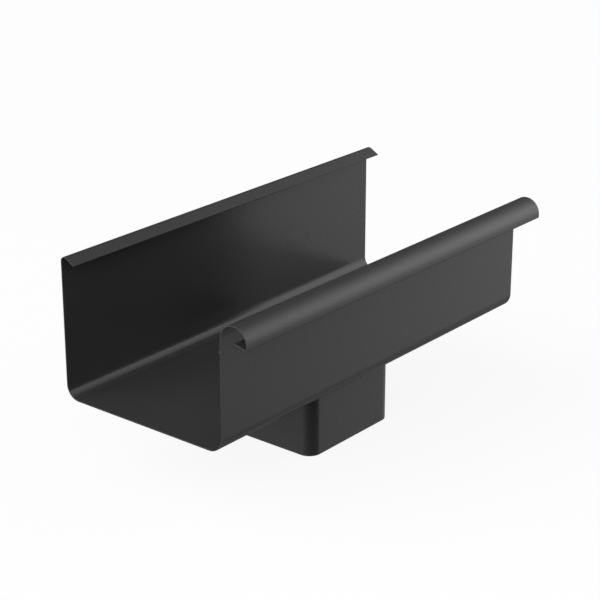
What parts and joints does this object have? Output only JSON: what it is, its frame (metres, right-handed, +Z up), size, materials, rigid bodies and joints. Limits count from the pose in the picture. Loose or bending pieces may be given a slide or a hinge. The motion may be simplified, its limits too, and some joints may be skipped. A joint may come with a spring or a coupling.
{
  "type": "gutter outlet",
  "caption": "Running outlet for a box gutter: folded sheet trough with a rolled front bead, a folded rear lip and a square spigot under its base.",
  "frame": {"origin": "centre of the spigot's bottom rim, in the rim's plane", "axes": "+X along the gutter, +Y from the beaded front wall towards the rear wall that faces the building, +Z up"},
  "size_m": [0.283, 0.1385, 0.1347],
  "materials": {
    "coated_sheet": "satin black coating on thin steel sheet"
  },
  "bodies": {
    "root": {"gutter_trough": "coated_sheet", "outlet_spigot": "coated_sheet"}
  },
  "joints": []
}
###
Goal
Return the lines above exactly, keeping every word.

Output for this exercise
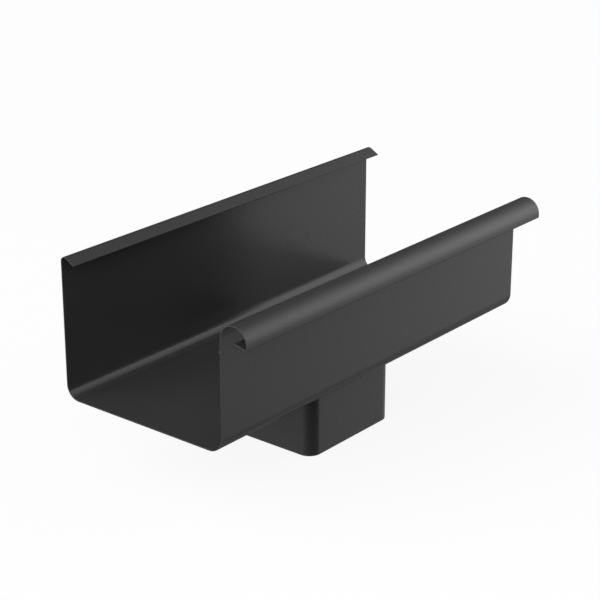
What parts and joints does this object have? Output only JSON: what it is, its frame (metres, right-handed, +Z up), size, materials, rigid bodies and joints. Limits count from the pose in the picture. Loose or bending pieces may be given a slide or a hinge. The motion may be simplified, its limits too, and some joints may be skipped. A joint may come with a spring or a coupling.
{
  "type": "gutter outlet",
  "caption": "Running outlet for a box gutter: folded sheet trough with a rolled front bead, a folded rear lip and a square spigot under its base.",
  "frame": {"origin": "centre of the spigot's bottom rim, in the rim's plane", "axes": "+X along the gutter, +Y from the beaded front wall towards the rear wall that faces the building, +Z up"},
  "size_m": [0.283, 0.1385, 0.1347],
  "materials": {
    "coated_sheet": "satin black coating on thin steel sheet"
  },
  "bodies": {
    "root": {"gutter_trough": "coated_sheet", "outlet_spigot": "coated_sheet"}
  },
  "joints": []
}